List all lines of the data that include the string "from".
## START Data
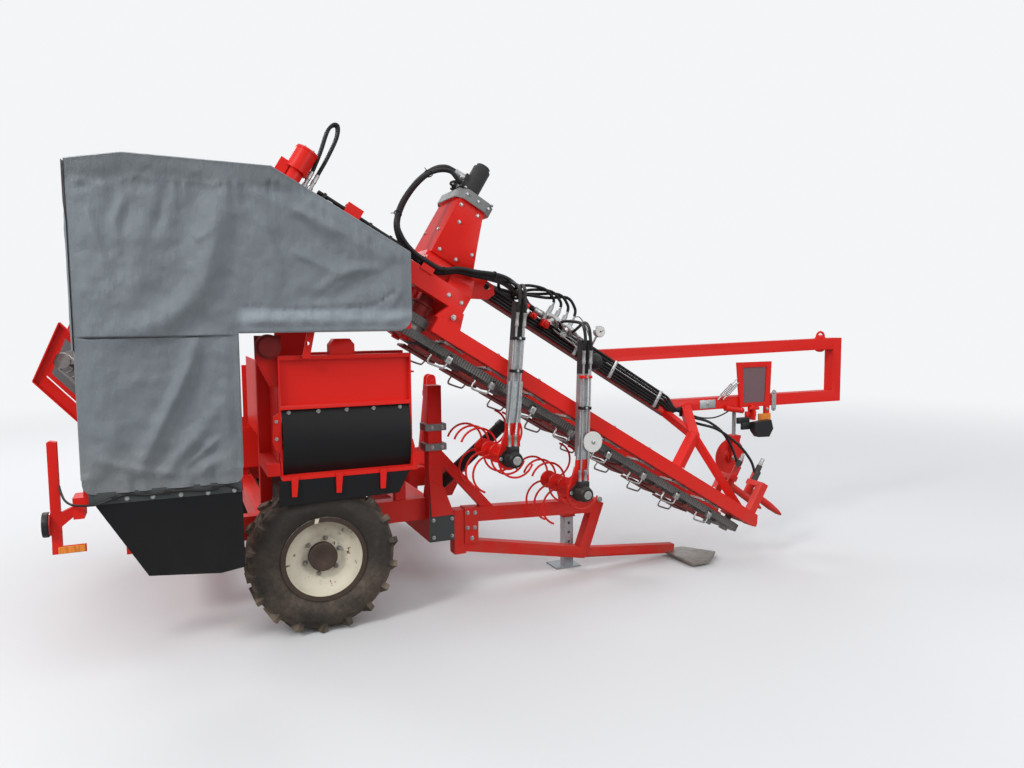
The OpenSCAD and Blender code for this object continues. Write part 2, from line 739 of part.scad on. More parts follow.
beam_y = 150; // inner face of a lower beam from the row
beam_n = 50; // lower face of a lower beam above the belt plane
beam_top = beam_n + beam;
beam_s = [620, 3080];
pulley_y = pulley_r + belt_t + 1;
head_s = 550; // place of the upper pulleys
rear_s = -320; // place of the haulm belts' rear pulleys
tube_y = 200; // inner face of the upper tube from the row
tube_n = 445;
tube = 80;
tube_top = tube_n + tube;
roof_n = 420; // top of the housing over the upper beams
box_s = [435, 700]; // rear face and foot of the drive box
line_r = 11;
hose_r = 17;
hose_y = -165; // the drive hose lies on the near upper beam

// Bridge over the lines on the near upper beam
module line_bridge(s0, s1, top) {
  y0 = -upper_y - 8;
  difference() {
    box([s0, y0, upper_n1 - 1], [s1, -134, top]);
    box([s0 - 1, y0 + 8, upper_n1], [s1 + 1, -142, top - 10]);
  }
  box([s0, y0, upper_n1 - 12], [s1, -upper_y, upper_n1]);
}

module element_head() {
  shaft_end = upper_y + bearing_gap + bearing + 8;
  color(RED) placed() on_element() union() {
    both_sides() box([-450, upper_y - 80, upper_n0], [735, upper_y, upper_n1]);
    box([-430, -upper_y, upper_n1 - 1], [-190, upper_y, upper_n1 + 15]);
    // roofed housing over both beams, and the foot of the drive box
    translate([590, 0, 0]) rotate([90, 0, 90]) linear_extrude(height = 145)
      polygon([[-upper_y, upper_n0 + 1], [-upper_y, upper_n1], [-100, roof_n], [100, roof_n], [upper_y, upper_n1], [upper_y, upper_n0 + 1]]);
    box([box_s[0] - 15, -138, upper_n1 - 1], [box_s[1] + 10, 215, roof_n]);
    // eye plate ahead of the housing
    difference() {
      side_plate([[700, 330], [740, roof_n + 35], [800, roof_n + 68], [872, roof_n + 62], [900, roof_n + 25], [880, roof_n - 20], [734, 320]], -10, 10);
      across(838, 462, -11, 11, 22);
    }
    // arm to the upper tube
    box([640, 99, roof_n - 60], [735, tube_y + tube, roof_n - 1]);
    box([640, tube_y + 14, roof_n - 2], [735, tube_y + tube, tube_top]);
    box([734, tube_y, tube_n], [880, tube_y + tube, tube_top]);
    // hangers of the lower beams
    both_sides() side_plate([[648, upper_n0 + 1], [735, upper_n0 + 1], [760, beam_top], [604, beam_top], [620, 165]], -upper_y - 26, -upper_y + 14);
    // drive housings of the upper pulleys
    for (side = [-1, 1])
      translate([head_s, side * pulley_y, 0]) rotate_extrude()
        polygon([[0, 100], [62, 100], [62, 116], [50, 120], [50, 160], [58, 162], [58, 172], [46, 176], [46, upper_n1 + 6], [0, upper_n1 + 6]]);
    line_bridge(-45, 40, 388);
    line_bridge(420, 490, 384);
    translate([pivot_s, shaft_end, pivot_n]) rotate([90, 0, 0]) cylinder(h = 2 * shaft_end, r = pivot_r);
  }
}

lug_y = beam_y + beam;

module lower_beams() {
  color(RED) placed() on_element() union() {
    both_sides() {
      box([beam_s[0], -beam_y - beam, beam_n], [beam_s[1], -beam_y, beam_top]);
      // nose plate and the seat of the lower pulley
      side_plate([[beam_s[1] - 1, beam_n], [beam_s[1] + 26, beam_n + 8], [beam_s[1] + 26, beam_n + 30], [beam_s[1] - 1, beam_top]], -beam_y - beam, -beam_y);
      box([2940, -beam_y - 1, beam_n], [3060, -60, beam_n + 12]);
    }
    // lugs of the lift cylinder
    box([lift_s - 45, lug_y - 1, beam_top - 40], [lift_s + 45, lug_y + 70, beam_top]);
    for (y = [lug_y, lug_y + 62])
      box([lift_s - 35, y, lift_n - 35], [lift_s + 35, y + 8, beam_top - 39]);
    translate([lift_s, lug_y + 66, lift_n]) rotate([90, 0, 0]) cylinder(h = 62, r = lift_pin_r);
  }
}

module lifting_belts() {
  color(DARK) placed() on_element() for (side = [-1, 1])
    translate([0, side * pulley_y, -belt_h / 2]) band(head_s, belt_tip, pulley_r, belt_t, belt_h);
}

module haulm_belts() {
  color(DARK) placed() on_element() for (side = [-1, 1])
    translate([0, side * pulley_y, beam_n]) band(rear_s, head_s, pulley_r, belt_t, 50);
}

module belt_pulleys() {
  color(STEEL) placed() on_element() for (side = [-1, 1]) translate([0, side * pulley_y, 0]) {
    upright(head_s, 0, -25, 95, pulley_r - fit);
    upright(head_s, 0, 94, 100, 30);
    upright(head_s, 0, -40, -24, 24);
    upright(belt_tip, 0, -25, 25, pulley_r - fit);
    upright(belt_tip, 0, 24, beam_n, 22);
    upright(belt_tip, 0, -44, -24, 28);
    upright(rear_s, 0, 55, 95, pulley_r - fit);
    upright(rear_s, 0, 94, upper_n1 - 1, 20);
  }
}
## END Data
Task solution —
The OpenSCAD and Blender code for this object continues. Write part 2, from line 739 of part.scad on. More parts follow.
beam_y = 150; // inner face of a lower beam from the row
tube_y = 200; // inner face of the upper tube from the row